The spark of an idea.
It was murmured as we were sitting at an awards ceremony at the 2011 spring college media convention in NYC: “Let's get our staffs together.”
Fast forward five months, and my yearbook editors and I are at the 2011 Regional Yearbook Workshop in Bloomington, Ind., with two other staffs from our region being inspired by great design ideas and great coverage ideas. We are getting pumped and motivated for the beginning of our journey to cover the stories of this school year.
I am eternally grateful to CMA for its dynamic membership, a membership that is collaborative and willing to extend a hand of help. My students and I continually grow because CMA members are willing to share their expertise, as well as the expertise of their alumni.
Another spark of an idea was launched at NYC convention in 2009. Carol Terracina Hartman of Bloomsburg University of Pennsylvania told the story of being encouraged to study the educational backgrounds at a research session led by Vince Filak of the University of Wisconsin-Oshkosh. Fast forward to Aug. 10 of this year.
I was pleased hear the results of Carol's work, with her research partner, Robert Nulph of Lewis University.
Together they were one of four panelists at a presentation about the “Issues Facing the College Press” at the Association for Education in Journalism and Mass Communication conference in St. Louis. Thoughtful advisers, led by moderator Brian Steffen of Simpson College, discussed issues about which they were curious, and the results were thought-provoking.
- Caley Cook of Allegheny College talked about the challenges for students covering hate crime on campus;
- Michael Gouge of North Carolina at Asheville talked about how his college paper has changed with multimedia inclusion and online promotion to meet the needs of his readers;
- Carol Terracina Hartman of Bloomsburg University of Pennsylvania and Robert Nulph of Lewis University analyzed the education backgrounds and inspirations of advisers;
• and Dan Reimold of the University of Tampa who told us about exciting young professionals who are changing the media landscape.
I left the meeting inspired by their work and by the stories they told. (I hope some of these presentations will be turned into articles for College Media Review so that all of you can enjoy them.)
In addition to the ideas they shared, they also left me with questions that might be answered with future studies.
Some questions about our changing industry and the training we do to help our students get ready for the profession were answered a few weeks ago at the CMA Summer Advisers Workshop in St. Petersburg, Fla. These programs featured the Poynter faculty and CMA advisers talking about innovations in college media, funding and the role of the adviser. I am so grateful to CMA for providing that training, fellowship and support for the jobs we do. I felt bettered armed to start the year because of the resources, ideas and advice from the folks in those sessions.

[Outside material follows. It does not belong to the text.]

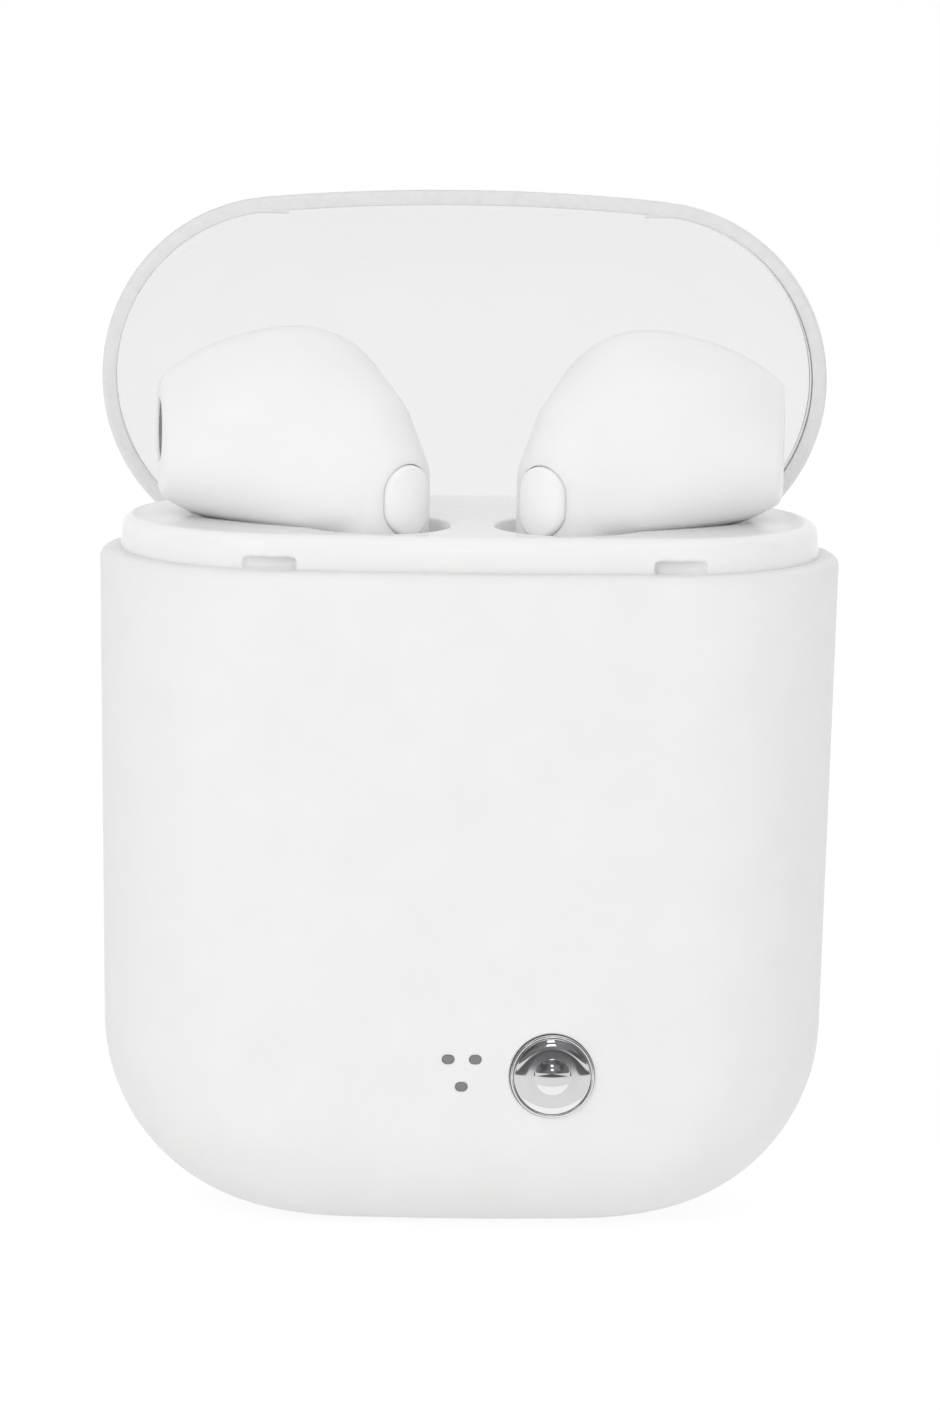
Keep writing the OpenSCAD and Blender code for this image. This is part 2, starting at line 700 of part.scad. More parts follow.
module bud_grille() {
  face_frame() translate([-grille_up, 0, -grille_t - grille_in]) difference() {
    cylinder(r = grille_r, h = grille_t);
    translate([0, 0, -1]) {
      cylinder(r = 0.2, h = 3, $fn = 24);
      for (k = [0 : 5]) rotate(k * 60) translate([0.75, 0, 0]) cylinder(r = 0.2, h = 3, $fn = 24);
      for (k = [0 : 11]) rotate(k * 30) translate([1.45, 0, 0]) cylinder(r = 0.2, h = 3, $fn = 24);
    }
  }
}

module bud_speaker() {
  nozzle_frame() translate([0, 0, 2.5]) {
    cylinder(r = 5.2, h = 1.4);
    cylinder(r = 4.2, h = 3);
  }
}

module bud_cell() {
  translate([stem_x, stem_y, stem_z + 4]) cylinder(r = bud_cavity_r - 0.25, h = 16);
}

module bud_board() {
  button_frame() translate([-2.3, -6.2, -1.1]) cube([4.6, 8.3, 0.8]);
}

module bud_end_cap() {
  translate([stem_x, stem_y, stem_z]) difference() {
    union() {
      rotate_extrude() polygon([[0, 0], [stem_r - 0.5, 0], [stem_r - 0.15, 0.15], [stem_r, 0.5],
        [stem_r, cap_t], [0, cap_t]]);
      cylinder(r = bud_cavity_r - fit, h = cap_t + 1.1);
    }
    for (dx = [-contact_dx, contact_dx]) translate([dx, 0, -1]) cylinder(r = contact_r + fit, h = 5);
    translate([0, 0, -1]) cylinder(r = 0.4, h = 5);
  }
}

module bud_contacts() {
  for (dx = [-contact_dx, contact_dx])
    translate([stem_x + dx, stem_y, stem_z]) cylinder(r = contact_r, h = cap_t + 1.5);
}

module bud_microphone() {
  translate([stem_x - 0.9, stem_y - 1.2, stem_z + cap_t + 1.15]) cube([1.8, 2.4, 0.9]);
}

module pick(side) {
  if (side > 0) children();
  else mirror([1, 0, 0]) children();
}

module board_screw() {
  cylinder(r = screw_head_r, h = screw_head_h);
  translate([0, 0, screw_head_h - eps]) cylinder(r = screw_r, h = screw_len + eps);
}

module board_screws() {
  color("silver") {
    for (side = [-1, 1])
      translate([side * boss_x, board_back + screw_head_h, boss_z]) rotate([90, 0, 0]) board_screw();
    for (y = tray_boss_y) translate([0, y, contact_board_z - screw_head_h]) board_screw();
  }
}

outer_shell();
inner_tray();
lid();
hinge_pin();
power_button();
button_ring();
button_switch();
switch_plunger();
light_guide();
status_leds();
main_board();
usb_socket();
power_chips();
battery_cell();
battery_pad();
battery_leads();
contact_board();
contact_leads();
pin_barrels();
board_screws();
contact_pin(-1, -1);  // left_outer_pin
contact_pin(-1, 1);  // left_inner_pin
contact_pin(1, -1);  // right_inner_pin
contact_pin(1, 1);  // right_outer_pin
contact_spring(-1, -1);  // left_outer_spring
contact_spring(-1, 1);  // left_inner_spring
contact_spring(1, -1);  // right_inner_spring
contact_spring(1, 1);  // right_outer_spring
color("white") pick(-1) bud_half(true);  // left_front_shell
color("white") pick(-1) bud_half(false);  // left_rear_shell
color("whitesmoke") pick(-1) bud_button();  // left_button
color("dimgray") pick(-1) bud_switch();  // left_switch
color("black") pick(-1) bud_plunger();  // left_plunger
color("dimgray") pick(-1) bud_grille();  // left_grille
color("silver") pick(-1) bud_speaker();  // left_speaker
color("silver") pick(-1) bud_cell();  // left_cell
color("green") pick(-1) bud_board();  // left_board
color("white") pick(-1) bud_end_cap();  // left_end_cap
color("gold") pick(-1) bud_contacts();  // left_contacts
color("gold") pick(-1) bud_microphone();  // left_microphone
color("white") pick(1) bud_half(true);  // right_front_shell
color("white") pick(1) bud_half(false);  // right_rear_shell
color("whitesmoke") pick(1) bud_button();  // right_button
color("dimgray") pick(1) bud_switch();  // right_switch
color("black") pick(1) bud_plunger();  // right_plunger
color("dimgray") pick(1) bud_grille();  // right_grille
color("silver") pick(1) bud_speaker();  // right_speaker
color("silver") pick(1) bud_cell();  // right_cell
color("green") pick(1) bud_board();  // right_board
color("white") pick(1) bud_end_cap();  // right_end_cap
color("gold") pick(1) bud_contacts();  // right_contacts
color("gold") pick(1) bud_microphone();  // right_microphone
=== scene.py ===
"""Looks of the wireless earbuds case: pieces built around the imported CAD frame.

Pieces are modelled in millimetres in the CAD frame and scaled to metres when they are done.
"""

import json
from math import atan2, cos, degrees, pi, radians, sin, sqrt, tan

import bmesh
import bpy
from mathutils import Matrix, Vector


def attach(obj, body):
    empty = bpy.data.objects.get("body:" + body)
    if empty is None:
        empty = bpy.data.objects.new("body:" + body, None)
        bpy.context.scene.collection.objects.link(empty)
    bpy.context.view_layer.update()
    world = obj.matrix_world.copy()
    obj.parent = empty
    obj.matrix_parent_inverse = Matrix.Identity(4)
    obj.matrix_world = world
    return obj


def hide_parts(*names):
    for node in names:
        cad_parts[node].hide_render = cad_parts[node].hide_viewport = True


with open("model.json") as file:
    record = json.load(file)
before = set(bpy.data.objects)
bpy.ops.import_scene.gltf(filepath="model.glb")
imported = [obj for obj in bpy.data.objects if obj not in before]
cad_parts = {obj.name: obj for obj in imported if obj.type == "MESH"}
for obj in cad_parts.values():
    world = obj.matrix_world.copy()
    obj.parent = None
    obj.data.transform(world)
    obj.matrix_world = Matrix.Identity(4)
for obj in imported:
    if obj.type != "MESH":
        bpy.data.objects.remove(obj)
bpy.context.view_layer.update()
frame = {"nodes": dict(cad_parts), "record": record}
nodes = frame["nodes"]
MM = 0.001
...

I have not stopped thinking about college media. It surrounds me. And so this summer I have been left with many sparks of ideas. This is a year of change for College Media Advisers. Our longtime executive director, Ron Spielberger, is retiring, and we will use this year to search for a new director and headquarters.
And what a good time to reexamine our mission, our vast interests and challenges. We are being guided by the continuing work of our membership, in the trenches helping our students produce outstanding products that record their lives.I hope the fellowship and training from CMA, at our fall conference, our spring conference or our summer workshop or through our listserv, magazine or this newsblog, will guide you and offer you the sparks you need to have a great year!